In Haskell, you cannot 'update' values. The loop will terminate, 
however. Let's see why --

   loop 101
will evaluate to
   return ().
This is the action that, when performed, will do nothing.

   loop 100
will evaluate to
   do { putStrLn (show 100); putChar ' '; putStrLn (show (100 * 100)); 
loop (100 + 1) }

This is equal to
   do { putStrLn (show 100); putChar ' '; putStrLn (show (100 * 100)); 
return () }

So `loop 100' is equal to the action that, when performed, will print
100
  10000

   loop 99
will evaluate to
   do { putStrLn (show 99); putChar ' '; putStrLn (show (99 * 99)); loop 
(99 + 1) }
which is equal to the action that, when performed, will print
99
   9801
100
   10000

and so on.

There is only one way to actually perform an action, which is to put it 
into the definition of 'main'.
To summarize, in Haskell there is a strict separation between the 
*evaluation* of values (including actions such as the above) and the 
*execution* of I/O, whereas most other languages conflate the two.

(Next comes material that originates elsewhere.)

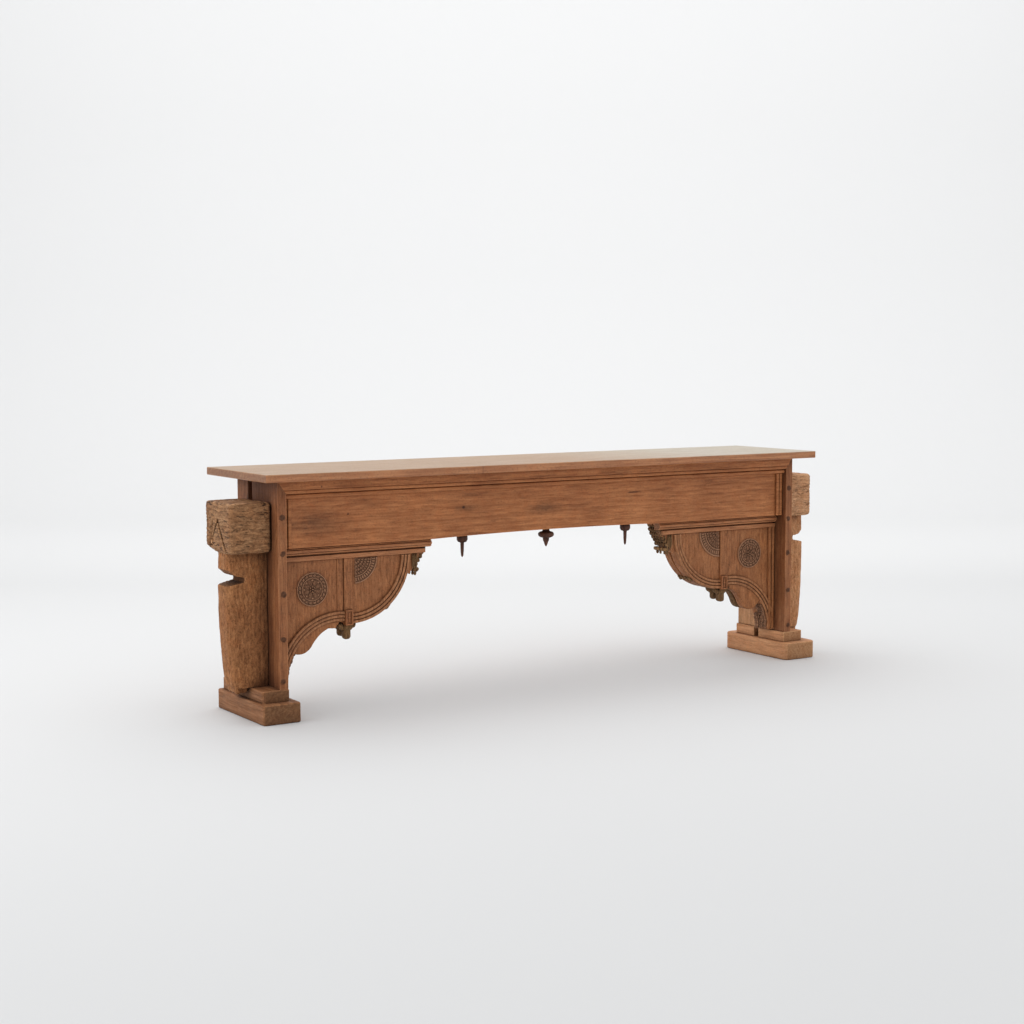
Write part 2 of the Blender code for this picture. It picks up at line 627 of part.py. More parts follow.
def camber_at(across):
    """How far the frieze's underside has risen at a place along the table."""
    share = min(1.0, max(0.0, (across + CAMBER_REACH) / (2 * CAMBER_REACH)))
    return 4 * FRIEZE_CAMBER * share * (1 - share)


def make_finial(place, at):
    """A turned drop: a cap or an ogee disc on a short neck, and a spike below."""
    length, head = FINIAL_LENGTH[place], FINIAL_HEAD[place]
    seat = min(camber_at(at - FINIAL_SEAT), camber_at(at + FINIAL_SEAT))
    if place == "middle":
        profile = ((0.0, 0.0), (FINIAL_SEAT, 0.0), (0.0105, 0.006), (0.0150, 0.012), (head - 0.003, 0.018),
                   (head, 0.0235), (head - 0.0025, 0.0285), (0.0140, 0.034), (0.0085, 0.039),
                   (0.0065, 0.042), (0.0050, length - 0.008), (0.0, length))
    else:
        profile = ((0.0, 0.0), (FINIAL_SEAT, 0.0), (FINIAL_SEAT, 0.003), (head, 0.006), (head, 0.014),
                   (head - 0.004, 0.0195), (0.0105, 0.023), (0.0070, 0.026), (0.0060, 0.045),
                   (0.0042, length - 0.004), (0.0, length))
    mesh = bpy.data.meshes.new(place)
    points = [(radius, 0.0, -down) for radius, down in profile]
    mesh.from_pydata(points, [(n, n + 1) for n in range(len(points) - 1)], [])
    item = loose("finial", mesh)
    item.location = (at, FRIEZE_MIDDLE, FRIEZE_BOTTOM + seat - FIT)
    lathe = item.modifiers.new("lathe", "SCREW")
    lathe.axis = "Z"
    lathe.steps = 14
    lathe.render_steps = 14
    lathe.use_merge_vertices = True
    lathe.merge_threshold = 0.00001
    finish(item, f"finial_{place}", TURNED_FINISH, smooth=True)


def body_reach(height, foot_reach):
    """How far the corbel's body stands out at a height above the base blocks."""
    rise = min(1.0, max(0.0, (height - BASE_TOP) / (CORBEL_HEAD_LOW - BASE_TOP)))
    slope = foot_reach + (CORBEL_NECK_REACH - foot_reach) * rise ** 0.35
    belly = CORBEL_BELLY * math.sin(math.pi * rise ** 1.15)
    return slope + belly


def make_corbel(side):
    """A weathered corbel: a heavy head with a pointed notch, a neck, and a curved body."""
    head_low = CORBEL_HEAD_LOW
    seat = CORBEL_SEAT + FIT
    front = JAMB_FRONT + CORBEL_BODY_FRONT[side]
    back = front + CORBEL_BODY_DEPTH[side]
    foot_reach = CORBEL_FOOT_REACH[side]
    head_front = JAMB_FRONT + CORBEL_HEAD_FRONT
    head = box("head", (-seat - CORBEL_REACH, head_front, head_low),
               (-seat, head_front + CORBEL_HEAD_DEPTH, CORBEL_HEAD_HIGH))
    rounded = head.modifiers.new("rounded", "BEVEL")
    rounded.width = CORBEL_HEAD_CORNER
    rounded.segments = 2
    rounded.limit_method = "ANGLE"

    # Body: a block rounded on its outer corners, bent to the worn curve of the old timber
    bm = bmesh.new()
    bmesh.ops.create_cube(bm, size=1.0)
    body_top = head_low + 0.090
    size = Vector((1.0, back - front, body_top - BASE_TOP))
    bmesh.ops.scale(bm, verts=bm.verts, vec=size)
    bmesh.ops.translate(bm, verts=bm.verts, vec=(-0.5, (front + back) / 2, (body_top + BASE_TOP) / 2))
    outer = [e for e in bm.edges if max(v.co.x for v in e.verts) < -0.9
             and abs(e.verts[0].co.z - e.verts[1].co.z) > 0.01]
    for vert in bm.verts:
        vert.co.x *= CORBEL_REACH
    bmesh.ops.bevel(bm, geom=outer, offset=CORBEL_BODY_ROUND, segments=4, profile=0.5, affect="EDGES")
    for share in (0.015, 0.06, 0.13, 0.24, 0.36, 0.48, 0.60, 0.72, 0.84):
        level = BASE_TOP + (body_top - BASE_TOP) * share
        bmesh.ops.bisect_plane(bm, geom=list(bm.verts) + list(bm.edges) + list(bm.faces),
                               plane_co=(0.0, 0.0, level), plane_no=(0.0, 0.0, 1.0))
    for vert in bm.verts:
        vert.co.x = vert.co.x / CORBEL_REACH * body_reach(vert.co.z, foot_reach) - seat
    body = from_bmesh("body", bm)

    tongue = box("tongue", (-seat - foot_reach + 0.002, front + 0.010, BASE_TOP - 0.018),
                 (-JAMB_OUTER - BASE_OUT - FIT - 0.002, back - 0.010, BASE_TOP + 0.030), edge=0.006)
    fuse(body, tongue)

    # Side notch under the neck
    notch_at = head_low - 0.085
    reach = CORBEL_REACH - 0.012
    notch = sawn("notch", [(-seat - reach + CORBEL_NOTCH_DEPTH, notch_at - 0.004),
                           (-seat - reach + CORBEL_NOTCH_DEPTH, notch_at + 0.009),
                           (-seat - reach + 0.020, notch_at + 0.016),
                           (-seat - reach + 0.0005, notch_at + 0.033),
                           (-seat - reach - 0.05, notch_at + 0.038),
                           (-seat - reach - 0.05, notch_at - 0.018),
                           (-seat - reach, notch_at - 0.014)],
                 front - 0.02, back + 0.02)
    carve(body, notch)
    fuse(head, body)

    # Pointed notch cut in the head around the top of the neck, and the worn corner behind it
    middle = JAMB_FRONT + CORBEL_VEE_AT
    vee = sawn("vee", [(front - 0.016, head_low - 0.010), (middle - 0.002, head_low + CORBEL_VEE_HEIGHT),
                       (back + 0.040, head_low - 0.010), (back + 0.001, head_low - 0.010),
                       (back + 0.001, head_low + 0.045), (middle, head_low + CORBEL_VEE_HEIGHT - 0.015),
                       (front - 0.004, head_low - 0.010)],
               -seat - CORBEL_REACH - 0.02, -seat - CORBEL_REACH + CORBEL_VEE_DEPTH, axis="X")
    corner, worn = -seat - CORBEL_REACH, CORBEL_HEAD_CHAMFER
    worn_corner = sawn("worn_corner", [(corner - 0.01, head_low - 0.01), (corner + worn, head_low - 0.01),
                                       (corner + worn, head_low), (corner, head_low + worn),
                                       (corner - 0.01, head_low + worn)],
                       back + 0.002, head_front + CORBEL_HEAD_DEPTH + 0.01)
    carve(head, vee, worn_corner)
    finish(head, f"corbel_{side}", WEATHERED_FINISH, side, smooth=True)


def new_collection(name):
    collection = bpy.data.collections.new(name)
    bpy.context.scene.collection.children.link(collection)
    return collection


for old in list(bpy.data.objects):
    bpy.data.objects.remove(old)

TABLE = new_collection("console_table")
WORKING = new_collection("working")
ROOT = bpy.data.objects.new("console_table", None)
TABLE.objects.link(ROOT)

make_top()
make_front_rail()
make_upper_moulding()
make_frieze()
make_rear_rail()
for end in SIDES:
    make_foot(end)
    make_base_blocks(end)
    make_jamb(end)
    make_rear_post(end)
    make_corbel(end)
    make_bracket(end)
for number, spot in enumerate(("left", "middle", "right")):
    make_finial(spot, (number - 1) * FINIAL_SPACING + FINIAL_SHIFT)
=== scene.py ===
# %% [markdown]
# # A long console table made from salvaged carved woodwork
#
# A carved lintel frame from an old building stands on the floor under a plank top. It has a cambered
# frieze between two deep jamb planks, two scrolled spandrel brackets, and a rough corbel outside
# each jamb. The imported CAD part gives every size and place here, and the finer relief and the
# finishes are added to it.

import math
import random

import bmesh
import bpy
from mathutils import Matrix, Vector, noise


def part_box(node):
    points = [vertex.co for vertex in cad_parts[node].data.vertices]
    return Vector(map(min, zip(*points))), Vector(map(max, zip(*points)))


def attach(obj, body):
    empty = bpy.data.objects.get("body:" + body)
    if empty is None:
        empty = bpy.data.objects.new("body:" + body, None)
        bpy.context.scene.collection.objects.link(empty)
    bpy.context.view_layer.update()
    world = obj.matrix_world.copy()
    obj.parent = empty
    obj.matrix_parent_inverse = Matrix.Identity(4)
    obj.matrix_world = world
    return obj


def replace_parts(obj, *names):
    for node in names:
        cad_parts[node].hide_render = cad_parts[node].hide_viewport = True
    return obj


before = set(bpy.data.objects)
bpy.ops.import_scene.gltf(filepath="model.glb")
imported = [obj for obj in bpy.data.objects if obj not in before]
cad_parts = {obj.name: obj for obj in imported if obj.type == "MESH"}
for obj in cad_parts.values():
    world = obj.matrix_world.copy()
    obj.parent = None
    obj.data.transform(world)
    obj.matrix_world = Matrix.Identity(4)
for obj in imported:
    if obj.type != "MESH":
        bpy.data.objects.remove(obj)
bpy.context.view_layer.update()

# %% [markdown]
# ## Camera
#
# The photograph was taken from the left of the front at a little over a metre high, with a long
# lens. Its three turns and its place were solved from the table's straight edges. A standard view
# is used, because the pale studio and the mid-brown wood both sit inside its range.

# %%
YAW = math.radians(32.638)
PITCH = math.radians(5.3135)
ROLL = math.radians(-0.108)
CAMERA_PLACE = (-3.3211, -5.0643, 1.1406)
FOCAL_LENGTH = 62.71
SENSOR_WIDTH = 36.0

lens = bpy.data.cameras.new("camera")
lens.sensor_width = SENSOR_WIDTH
lens.lens = FOCAL_LENGTH
camera = bpy.data.objects.new("camera", lens)
bpy.context.scene.collection.objects.link(camera)
turn = (Matrix.Rotation(-YAW, 4, "Z") @ Matrix.Rotation(math.radians(90) - PITCH, 4, "X")
        @ Matrix.Rotation(ROLL, 4, "Z"))
camera.matrix_world = Matrix.Translation(CAMERA_PLACE) @ turn
bpy.context.scene.camera = camera
bpy.context.scene.view_settings.view_transform = "Standard"
print("camera at", [round(v, 3) for v in camera.location])

# %% [markdown]
# ## Floor and light
#
# The studio floor sweeps up into the backdrop with no line between them, so it's one strip: an edge
# drawn along the floor, spun into a quarter turn and drawn up. A large soft lamp hangs over the
# table, which gives the faint shadow, a weaker one lights its left end, and a third only washes the
# backdrop. A pale world fills the front.

# %%
AHEAD = Vector((math.sin(YAW), math.cos(YAW), 0.0))
ASIDE = Vector((math.cos(YAW), -math.sin(YAW), 0.0))
UP = Vector((0.0, 0.0, 1.0))
STAGE_HALF_WIDTH = 14.0
STAGE_FRONT = -12.0
STAGE_BACK = 5.5
SWEEP_RADIUS = 3.0
WALL_HEIGHT = 7.0
FLOOR_GREY = 0.69
FLOOR_ROUGHNESS = 0.85
# Each lamp's place, aim, width, depth and power in watts
LAMPS = {
    "key": ((-4.6, 0.6, 2.7), (0.0, 0.0, 0.3), 3.2, 3.0, 40.0),
    "overhead": ((0.7, 1.4, 4.2), (0.0, 0.0, 0.0), 7.0, 5.0, 112.0),
    "backdrop_wash": (AHEAD * 3.0 + UP * 4.6, AHEAD * 8.5 + UP * 4.0, 13.0, 2.0, 265.0),
}
WORLD_COLOUR = (0.93, 0.94, 0.95, 1.0)
WORLD_STRENGTH = 0.95


def plain(name, grey, roughness):
    """A plain matt studio surface."""
    material = bpy.data.materials.new(name)
    material.use_nodes = True
    shader = material.node_tree.nodes["Principled BSDF"]
    shader.inputs["Base Color"].default_value = (grey, grey, grey, 1.0)
    shader.inputs["Roughness"].default_value = roughness
    shader.inputs["Specular IOR Level"].default_value = 0.2
    return material


def new_verts(made):
    """The vertices among what a bmesh operator has made."""
    return [part for part in made if isinstance(part, bmesh.types.BMVert)]


def new_edges(made):
    """The edges among what a bmesh operator has made."""
    return [part for part in made if isinstance(part, bmesh.types.BMEdge)]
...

For more information, see 
http://www.haskell.org/haskellwiki/Introduction_to_IO


As an aside, the way this code is written is fairly unidiomatic. Haskell 
programmers in general like to separate I/O if possible.
We'd generally write:
values n = [(x, x*x) | x <- [1..n]]
and then a function that writes general pairs of values.

HTH,
Jochem

-- 
Jochem Berndsen | jochem at functor.nl